We’ve heard all the reasons not to engineer Earth’s climate. Of these I think my favorite is the idea that man simply does not have what it takes to change things significantly. When I hear or read this excuse for not addressing climate change directly, I chuckle. It is also probably the single most common admission that a person is failing to pay attention to their surroundings. And, ultimately, it makes anyone foolish enough to let words like “that’s just mankind’s hubris” or “we could never embark on a project that large” appear at once poorly informed and lacking imagination.
SPOILER ALERT: While writing Counterfeit Horizon, my first novel-length science fiction book, I’ve been researching a variety of technological solutions that the backscatter emergent intelligence might be able to deploy on its own accord in an effort to control humanity’s headlong nose dive into rapid climate change. In the book, people are too concerned with all the little details of out day-to-day lives to see the big picture. And humanity’s failure to cope with the impacts of its incremental changes must be dealt with by an improbable protagonist who requires the continued existence of the third chimp for its own well being.
Injecting sulfer dioxide into the upper stratosphere “is a brutally ugly technical fix” (Keith, 2013) that gets used liberally in the book. The emergent intelligence conscripts a fleet of autonomous drones and unsuspecting markets to rein in climate change, but here in the real world there is no such magical intercession for keeping oceanic clathrates intact or containing the millions of years of preserved organic gasses frozen in permafrost.
Wikipedia defines climate engineering as the “deliberate and large-scale intervention in the Earth’s climatic system”. Take a look around: we’ve already developed this infrastructure, folks. Every time you flip on a light or turn over your car’s ignition you are engineering the climate.
Just as it has been possible to heat the planet by injecting two-hundred and fifty years of carbon dioxide into our atmosphere, it is possible for us to change things back in our favor.
“It is possible to cool the planet by injecting reflective particles of sulfuric acid into the upper atmosphere where they would scatter a tiny fraction of incoming sunlight back to space, creating a thing sunshade for the ground beneath. To say that it’s “possible” understates the case: it is cheap and technically easy. The specialized aircraft and dispersal systems required to get started could be deployed in a few years for the price of a Hollywood blockbuster.

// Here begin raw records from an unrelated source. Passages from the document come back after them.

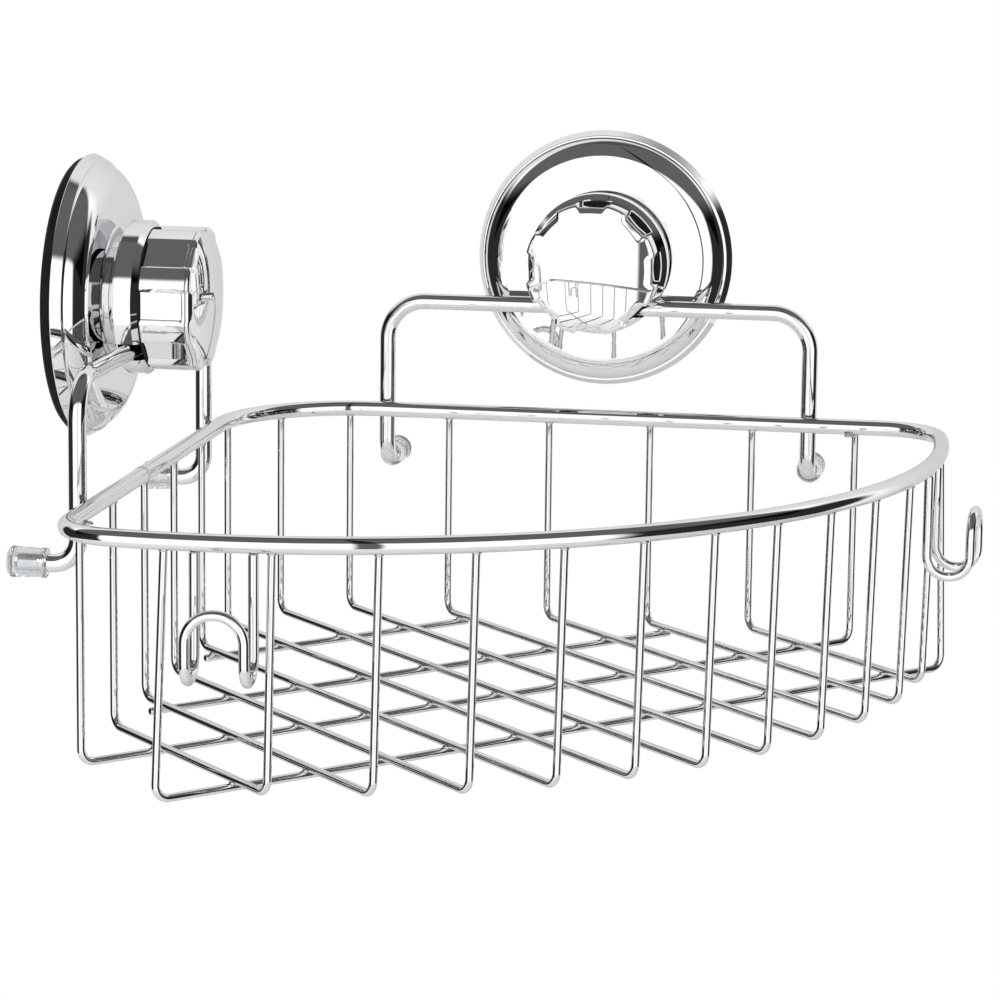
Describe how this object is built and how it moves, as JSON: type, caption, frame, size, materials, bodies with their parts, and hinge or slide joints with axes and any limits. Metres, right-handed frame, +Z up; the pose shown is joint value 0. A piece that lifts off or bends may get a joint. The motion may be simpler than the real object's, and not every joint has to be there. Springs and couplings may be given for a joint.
{
  "type": "shower caddy",
  "caption": "Corner shower caddy: a chromed wire basket with a bowed front and small hooks, hung in a corner from twist-lock suction cups on wire hangers with clear wall bumpers.",
  "frame": {"origin": "centre of the back suction cup, on its flat face against the back wall", "axes": "+Z up, +Y into the back wall, -Y towards the room, -X into the left wall; the basket lies towards -Y"},
  "size_m": [0.2576, 0.2582, 0.1577],
  "materials": {
    "thick_wire": "bright chrome plating on steel wire",
    "thin_wire": "bright chrome plating on steel wire",
    "hook_wire": "bright chrome plating on steel wire",
    "hanger_wire": "bright chrome plating on steel wire",
    "clear_bumper": "clear soft plastic",
    "cup_rubber": "smooth soft rubber",
    "washer_rubber": "satin",
    "stud_steel": "turned and threaded",
    "insert_brass": "turned",
    "cover_plating": "mirror-bright plating on moulded plastic",
    "collar_plating": "mirror-bright plating on moulded plastic",
    "knob_plating": "mirror-bright plating on moulded plastic",
    "cap_plating": "mirror-bright plating on moulded plastic"
  },
  "bodies": {
    "caddy": {"rim_wire": "thick_wire", "basket_wire_1": "thin_wire", "basket_wire_2": "thin_wire", "basket_wire_3": "thin_wire", "basket_wire_4": "thin_wire", "basket_wire_5": "thin_wire", "basket_wire_6": "thin_wire", "basket_wire_7": "thin_wire", "basket_wire_8": "thin_wire", "basket_wire_9": "thin_wire", "basket_wire_10": "thin_wire", "basket_wire_11": "thin_wire", "cross_wire_1": "thin_wire", "cross_wire_2": "thin_wire", "cross_wire_3": "thin_wire", "cross_wire_4": "thin_wire", "front_hook_left": "hook_wire", "front_hook_right": "hook_wire", "back_hanger": "hanger_wire", "left_hanger": "hanger_wire", "back_bumper_inner": "clear_bumper", "back_bumper_outer": "clear_bumper", "left_bumper_inner": "clear_bumper", "left_bumper_outer": "clear_bumper", "back_suction_cup": "cup_rubber", "back_cover": "cover_plating", "back_collar": "collar_plating", "back_washer": "washer_rubber", "left_suction_cup": "cup_rubber", "left_cover": "cover_plating", "left_collar": "collar_plating", "left_washer": "washer_rubber"},
    "back_knob_body": {"back_knob": "knob_plating", "back_knob_insert": "insert_brass", "back_knob_cap": "cap_plating"},
    "back_stud_body": {"back_stud": "stud_steel"},
    "left_knob_body": {"left_knob": "knob_plating", "left_knob_insert": "insert_brass", "left_knob_cap": "cap_plating"},
    "left_stud_body": {"left_stud": "stud_steel"}
  },
  "joints": [
    {"name": "back_knob_turn", "type": "hinge", "parent": "caddy", "child": "back_knob_body", "pos_m": [0, 0, 0], "axis": [0, 1, 0], "range_deg": [0, 360]},
    {"name": "back_stud_pull", "type": "slide", "parent": "caddy", "child": "back_stud_body", "axis": [0, -1, 0], "range_m": [0, 0.0031], "deforming": ["back_suction_cup"]},
    {"name": "left_knob_turn", "type": "hinge", "parent": "caddy", "child": "left_knob_body", "pos_m": [-0.134, -0.134, 0], "axis": [-1, 0, 0], "range_deg": [0, 360]},
    {"name": "left_stud_pull", "type": "slide", "parent": "caddy", "child": "left_stud_body", "axis": [1, 0, 0], "range_m": [0, 0.0031], "deforming": ["left_suction_cup"]}
  ],
  "couplings": [
    {"joint": "back_stud_pull", "follows": "back_knob_turn", "m_per_rad": 0.00047746},
    {"joint": "left_stud_pull", "follows": "left_knob_turn", "m_per_rad": 0.00047746}
  ]
}
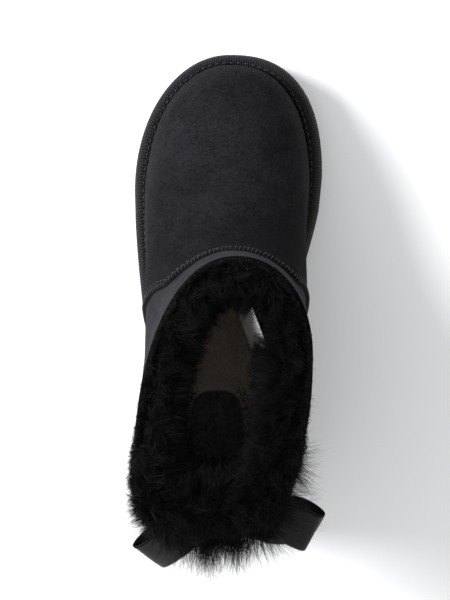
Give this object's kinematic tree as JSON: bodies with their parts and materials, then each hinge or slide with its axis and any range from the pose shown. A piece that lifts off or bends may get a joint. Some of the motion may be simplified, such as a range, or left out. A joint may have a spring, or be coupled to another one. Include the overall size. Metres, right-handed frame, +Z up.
{
  "type": "sheepskin ankle boot",
  "caption": "Low pull-on sheepskin boot for the left foot: round toe, fur-lined collar, woven foot binding, lugged outsole and a satin ribbon bow behind the shaft.",
  "frame": {"origin": "on the floor under the middle of the heel, on the heel lug", "axes": "+Y towards the toe, +Z up out of the collar, +X towards the inner side of this left boot"},
  "size_m": [0.1124, 0.2949, 0.1639],
  "materials": {
    "foam_rubber": "matt moulded",
    "wool_pile": "short wool pile",
    "woven_tape": "twill weave",
    "suede": "napped suede",
    "black_fur": "long wool pile",
    "satin": "satin",
    "pale_cloth": "woven label cloth"
  },
  "bodies": {
    "root": {"outsole": "foam_rubber", "insole": "wool_pile", "binding": "woven_tape", "upper": "suede", "fur_collar": "black_fur", "bow_knot": "satin", "bow_loop_inner": "satin", "bow_loop_outer": "satin", "bow_tail_inner": "satin", "bow_tail_outer": "satin", "size_tag": "pale_cloth"}
  },
  "joints": []
}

“I don’t advocate such a quick-and-dirty start to climate engineering, nor do I expect any such sudden action, but the underlying science is sound and the technological developments are real. This single technology could increase the productivity of ecosystems across the planet and stop global warming; it could increase crop yields, particularly those in the hottest and poorest parts of the world. It is hyperbolic but inaccurate to call it a cheap tool that could green the world.
“Solar geoengineering is a set of emerging technologies to manipulate the climate. These technologies could partially counteract climate change caused by the gradual accumulation of carbon dioxide. Deliberately adding one pollutant to temporarily counter another is a brutally ugly technical fix, yet that is the essence of the suggestion that sulfur be injected into the stratosphere to limit the damage caused by the carbon we’ve pumped into the air.”
“A Case for Climate Engineering”, David Keith, MIT Press Books, 2013 ISBN 9780262-019828
But it is my firm belief that there is no need for such a dirty compromise. Climate engineering up to this point has been a large scale byproduct of collective behavior. Change the direction of the behavior and our climate changing will also shift.